• What the task asks
Using the listing below, copy exactly the lines from the one containing "clamp_body();" to the one containing "zip(*points))), Vector(map(max, zip(*points)))", both lines included, and no others.
───── Input
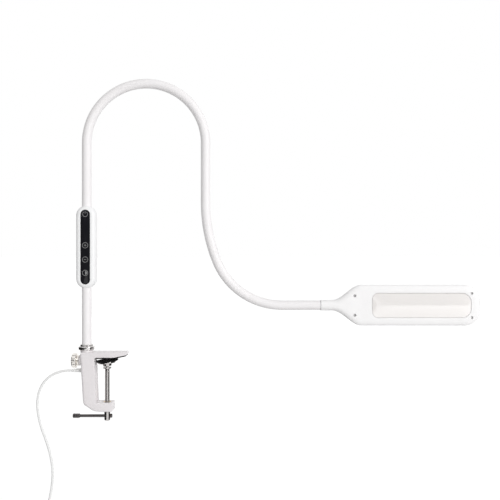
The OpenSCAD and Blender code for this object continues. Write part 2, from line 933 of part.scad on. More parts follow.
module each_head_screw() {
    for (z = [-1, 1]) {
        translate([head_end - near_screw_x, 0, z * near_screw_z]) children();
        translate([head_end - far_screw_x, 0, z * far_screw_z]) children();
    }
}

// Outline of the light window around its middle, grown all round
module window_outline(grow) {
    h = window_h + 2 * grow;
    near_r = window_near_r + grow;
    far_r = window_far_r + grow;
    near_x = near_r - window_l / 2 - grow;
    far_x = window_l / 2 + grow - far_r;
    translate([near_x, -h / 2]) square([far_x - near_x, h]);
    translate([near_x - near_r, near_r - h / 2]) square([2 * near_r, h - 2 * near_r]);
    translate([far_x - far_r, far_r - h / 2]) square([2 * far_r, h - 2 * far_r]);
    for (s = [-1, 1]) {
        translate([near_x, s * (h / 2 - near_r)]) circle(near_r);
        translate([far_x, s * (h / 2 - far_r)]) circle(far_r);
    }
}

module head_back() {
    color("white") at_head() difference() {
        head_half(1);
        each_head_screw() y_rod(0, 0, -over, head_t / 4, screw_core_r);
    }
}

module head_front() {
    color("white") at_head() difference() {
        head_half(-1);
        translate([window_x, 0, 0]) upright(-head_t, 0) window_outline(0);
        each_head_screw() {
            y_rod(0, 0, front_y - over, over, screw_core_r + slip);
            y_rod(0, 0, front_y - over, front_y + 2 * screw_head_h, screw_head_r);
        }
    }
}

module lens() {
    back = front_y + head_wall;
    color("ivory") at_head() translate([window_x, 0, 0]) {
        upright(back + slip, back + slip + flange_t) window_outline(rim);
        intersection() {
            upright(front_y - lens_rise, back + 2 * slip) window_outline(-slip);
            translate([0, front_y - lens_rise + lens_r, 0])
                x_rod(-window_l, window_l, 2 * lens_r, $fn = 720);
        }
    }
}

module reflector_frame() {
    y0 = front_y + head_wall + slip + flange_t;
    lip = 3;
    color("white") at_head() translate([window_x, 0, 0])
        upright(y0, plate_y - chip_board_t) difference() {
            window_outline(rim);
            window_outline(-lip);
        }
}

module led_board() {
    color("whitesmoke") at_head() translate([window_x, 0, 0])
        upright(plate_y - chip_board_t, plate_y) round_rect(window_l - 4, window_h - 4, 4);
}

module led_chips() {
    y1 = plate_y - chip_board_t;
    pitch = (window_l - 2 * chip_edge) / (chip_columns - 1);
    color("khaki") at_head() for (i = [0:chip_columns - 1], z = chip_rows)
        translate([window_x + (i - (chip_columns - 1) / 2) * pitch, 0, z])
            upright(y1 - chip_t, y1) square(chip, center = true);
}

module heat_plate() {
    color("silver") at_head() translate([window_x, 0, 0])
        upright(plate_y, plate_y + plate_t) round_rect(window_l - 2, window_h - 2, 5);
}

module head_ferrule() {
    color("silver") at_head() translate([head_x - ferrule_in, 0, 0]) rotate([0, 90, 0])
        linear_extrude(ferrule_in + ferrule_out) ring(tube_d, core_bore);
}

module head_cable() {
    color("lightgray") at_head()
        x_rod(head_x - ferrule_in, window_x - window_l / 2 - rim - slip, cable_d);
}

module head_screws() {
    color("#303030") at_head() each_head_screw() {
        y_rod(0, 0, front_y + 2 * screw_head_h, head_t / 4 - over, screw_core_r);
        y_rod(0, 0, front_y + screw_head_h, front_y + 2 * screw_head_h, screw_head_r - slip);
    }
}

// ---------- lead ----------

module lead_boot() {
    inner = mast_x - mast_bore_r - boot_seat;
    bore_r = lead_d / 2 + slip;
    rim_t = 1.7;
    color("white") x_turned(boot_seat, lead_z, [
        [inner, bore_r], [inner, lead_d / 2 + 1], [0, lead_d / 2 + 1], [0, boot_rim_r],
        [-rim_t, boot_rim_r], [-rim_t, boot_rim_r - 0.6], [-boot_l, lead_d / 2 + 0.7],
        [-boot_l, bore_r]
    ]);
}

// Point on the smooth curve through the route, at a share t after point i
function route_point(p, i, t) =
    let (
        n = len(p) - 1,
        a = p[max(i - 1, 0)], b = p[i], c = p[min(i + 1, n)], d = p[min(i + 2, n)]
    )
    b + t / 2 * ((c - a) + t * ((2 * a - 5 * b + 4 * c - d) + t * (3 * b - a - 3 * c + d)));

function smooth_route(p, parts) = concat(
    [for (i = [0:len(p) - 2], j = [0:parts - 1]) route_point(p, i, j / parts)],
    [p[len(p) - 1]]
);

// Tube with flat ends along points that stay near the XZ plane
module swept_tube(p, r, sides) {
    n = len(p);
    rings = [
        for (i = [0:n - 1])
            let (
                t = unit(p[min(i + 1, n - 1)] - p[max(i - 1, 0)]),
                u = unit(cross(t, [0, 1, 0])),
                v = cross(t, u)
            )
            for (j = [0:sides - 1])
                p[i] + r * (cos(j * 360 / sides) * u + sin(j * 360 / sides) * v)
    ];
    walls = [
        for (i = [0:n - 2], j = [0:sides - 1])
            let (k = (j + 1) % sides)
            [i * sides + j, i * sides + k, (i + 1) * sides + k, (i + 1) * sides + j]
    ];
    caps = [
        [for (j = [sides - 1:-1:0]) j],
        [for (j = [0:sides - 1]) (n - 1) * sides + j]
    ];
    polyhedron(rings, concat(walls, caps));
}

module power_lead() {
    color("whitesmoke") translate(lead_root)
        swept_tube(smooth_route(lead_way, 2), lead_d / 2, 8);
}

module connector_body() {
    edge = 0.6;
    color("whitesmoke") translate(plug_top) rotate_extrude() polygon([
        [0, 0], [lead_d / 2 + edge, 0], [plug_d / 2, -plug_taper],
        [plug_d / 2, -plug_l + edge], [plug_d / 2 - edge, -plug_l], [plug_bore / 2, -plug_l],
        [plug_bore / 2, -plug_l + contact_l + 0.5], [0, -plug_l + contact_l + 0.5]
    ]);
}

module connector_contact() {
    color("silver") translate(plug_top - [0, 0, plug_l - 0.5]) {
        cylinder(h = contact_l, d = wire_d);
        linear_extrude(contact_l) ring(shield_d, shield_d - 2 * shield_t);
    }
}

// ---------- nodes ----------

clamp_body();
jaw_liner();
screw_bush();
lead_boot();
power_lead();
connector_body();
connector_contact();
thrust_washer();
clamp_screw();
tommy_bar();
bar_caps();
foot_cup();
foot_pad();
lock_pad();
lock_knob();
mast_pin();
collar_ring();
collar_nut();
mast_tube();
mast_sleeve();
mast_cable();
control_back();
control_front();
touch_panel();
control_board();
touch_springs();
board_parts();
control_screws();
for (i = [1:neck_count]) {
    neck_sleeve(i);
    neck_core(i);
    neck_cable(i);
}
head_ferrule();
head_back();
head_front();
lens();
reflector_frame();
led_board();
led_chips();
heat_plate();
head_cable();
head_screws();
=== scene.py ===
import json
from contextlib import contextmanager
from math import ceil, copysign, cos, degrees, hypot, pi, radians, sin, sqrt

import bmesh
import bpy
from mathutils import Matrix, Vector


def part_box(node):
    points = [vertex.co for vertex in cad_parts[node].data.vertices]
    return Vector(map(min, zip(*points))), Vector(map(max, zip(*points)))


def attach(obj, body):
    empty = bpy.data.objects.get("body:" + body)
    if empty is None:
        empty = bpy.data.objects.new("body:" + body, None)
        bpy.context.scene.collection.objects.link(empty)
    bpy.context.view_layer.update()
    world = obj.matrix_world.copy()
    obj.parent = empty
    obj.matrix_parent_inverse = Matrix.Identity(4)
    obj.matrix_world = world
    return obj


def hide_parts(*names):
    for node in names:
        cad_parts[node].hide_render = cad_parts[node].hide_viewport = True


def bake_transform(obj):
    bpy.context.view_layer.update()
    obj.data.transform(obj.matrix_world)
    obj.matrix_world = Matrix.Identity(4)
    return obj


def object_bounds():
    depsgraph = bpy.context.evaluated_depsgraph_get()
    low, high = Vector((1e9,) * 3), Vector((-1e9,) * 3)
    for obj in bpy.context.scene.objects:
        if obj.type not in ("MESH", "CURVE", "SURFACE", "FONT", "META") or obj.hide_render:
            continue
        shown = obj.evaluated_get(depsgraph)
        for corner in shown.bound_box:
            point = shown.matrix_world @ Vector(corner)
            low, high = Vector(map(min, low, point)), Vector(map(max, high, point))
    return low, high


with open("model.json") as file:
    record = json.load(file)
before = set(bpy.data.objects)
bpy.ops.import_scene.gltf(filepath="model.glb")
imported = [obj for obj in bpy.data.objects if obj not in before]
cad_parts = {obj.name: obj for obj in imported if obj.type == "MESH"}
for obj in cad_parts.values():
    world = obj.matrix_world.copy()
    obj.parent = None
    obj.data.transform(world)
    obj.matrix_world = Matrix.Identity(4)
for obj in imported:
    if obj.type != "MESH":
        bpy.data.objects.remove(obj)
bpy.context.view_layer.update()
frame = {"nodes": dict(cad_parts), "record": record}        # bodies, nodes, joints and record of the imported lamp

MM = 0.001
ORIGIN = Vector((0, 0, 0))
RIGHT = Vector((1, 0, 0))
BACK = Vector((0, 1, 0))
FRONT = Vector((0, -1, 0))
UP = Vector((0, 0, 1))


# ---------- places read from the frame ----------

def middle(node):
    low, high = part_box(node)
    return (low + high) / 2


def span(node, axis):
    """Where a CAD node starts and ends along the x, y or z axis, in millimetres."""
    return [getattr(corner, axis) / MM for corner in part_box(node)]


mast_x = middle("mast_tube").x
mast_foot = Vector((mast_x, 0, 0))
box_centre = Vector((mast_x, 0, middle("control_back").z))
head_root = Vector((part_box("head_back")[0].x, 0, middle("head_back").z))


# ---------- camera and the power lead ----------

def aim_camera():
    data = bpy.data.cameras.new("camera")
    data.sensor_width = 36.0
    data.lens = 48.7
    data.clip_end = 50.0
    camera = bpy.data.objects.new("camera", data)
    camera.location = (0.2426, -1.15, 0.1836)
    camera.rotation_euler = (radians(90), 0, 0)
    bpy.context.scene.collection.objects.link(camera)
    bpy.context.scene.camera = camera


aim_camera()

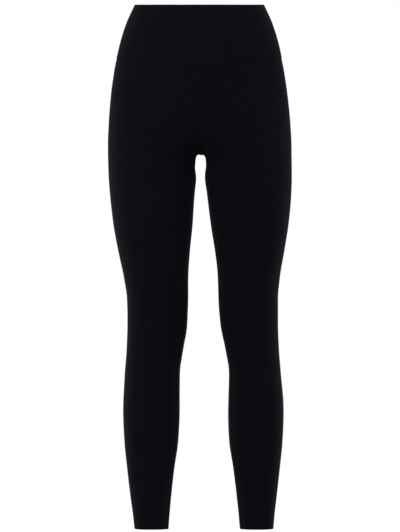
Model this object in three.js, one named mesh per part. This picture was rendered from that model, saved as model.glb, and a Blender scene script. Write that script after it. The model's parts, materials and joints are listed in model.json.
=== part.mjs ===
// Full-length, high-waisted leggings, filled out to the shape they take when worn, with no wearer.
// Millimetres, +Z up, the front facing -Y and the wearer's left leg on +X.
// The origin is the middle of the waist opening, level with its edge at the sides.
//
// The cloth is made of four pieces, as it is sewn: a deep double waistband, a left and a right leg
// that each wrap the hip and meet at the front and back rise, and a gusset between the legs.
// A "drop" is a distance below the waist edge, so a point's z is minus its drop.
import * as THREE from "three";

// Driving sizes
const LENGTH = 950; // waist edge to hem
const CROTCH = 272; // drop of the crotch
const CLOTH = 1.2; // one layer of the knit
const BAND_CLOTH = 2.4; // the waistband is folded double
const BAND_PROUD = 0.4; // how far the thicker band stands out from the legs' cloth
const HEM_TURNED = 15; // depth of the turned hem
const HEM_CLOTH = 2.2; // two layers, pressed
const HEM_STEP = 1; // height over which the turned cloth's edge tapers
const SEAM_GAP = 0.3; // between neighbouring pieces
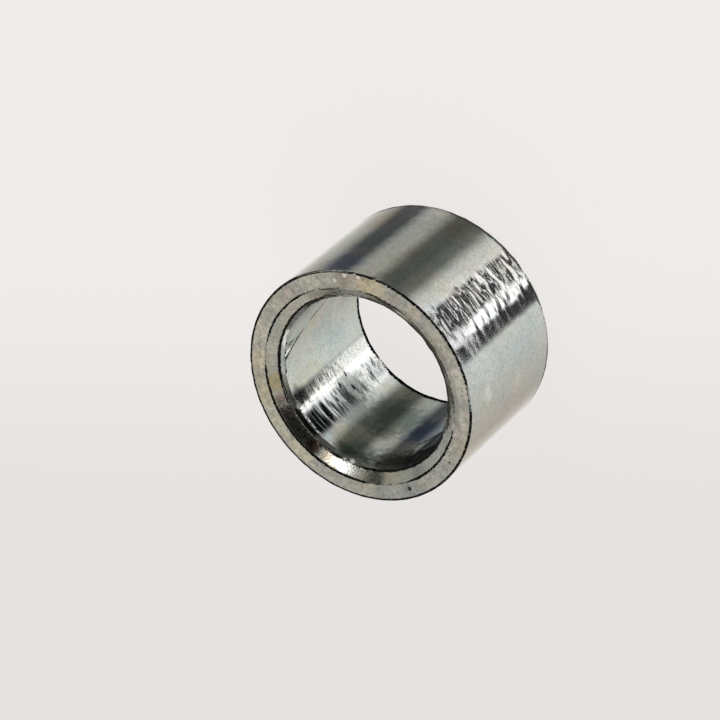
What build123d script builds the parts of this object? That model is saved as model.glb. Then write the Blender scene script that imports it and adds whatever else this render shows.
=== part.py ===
──────────
• Answer for the task
clamp_body();
jaw_liner();
screw_bush();
lead_boot();
power_lead();
connector_body();
connector_contact();
thrust_washer();
clamp_screw();
tommy_bar();
bar_caps();
foot_cup();
foot_pad();
lock_pad();
lock_knob();
mast_pin();
collar_ring();
collar_nut();
mast_tube();
mast_sleeve();
mast_cable();
control_back();
control_front();
touch_panel();
control_board();
touch_springs();
board_parts();
control_screws();
for (i = [1:neck_count]) {
    neck_sleeve(i);
    neck_core(i);
    neck_cable(i);
}
head_ferrule();
head_back();
head_front();
lens();
reflector_frame();
led_board();
led_chips();
heat_plate();
head_cable();
head_screws();
=== scene.py ===
import json
from contextlib import contextmanager
from math import ceil, copysign, cos, degrees, hypot, pi, radians, sin, sqrt

import bmesh
import bpy
from mathutils import Matrix, Vector


def part_box(node):
    points = [vertex.co for vertex in cad_parts[node].data.vertices]
    return Vector(map(min, zip(*points))), Vector(map(max, zip(*points)))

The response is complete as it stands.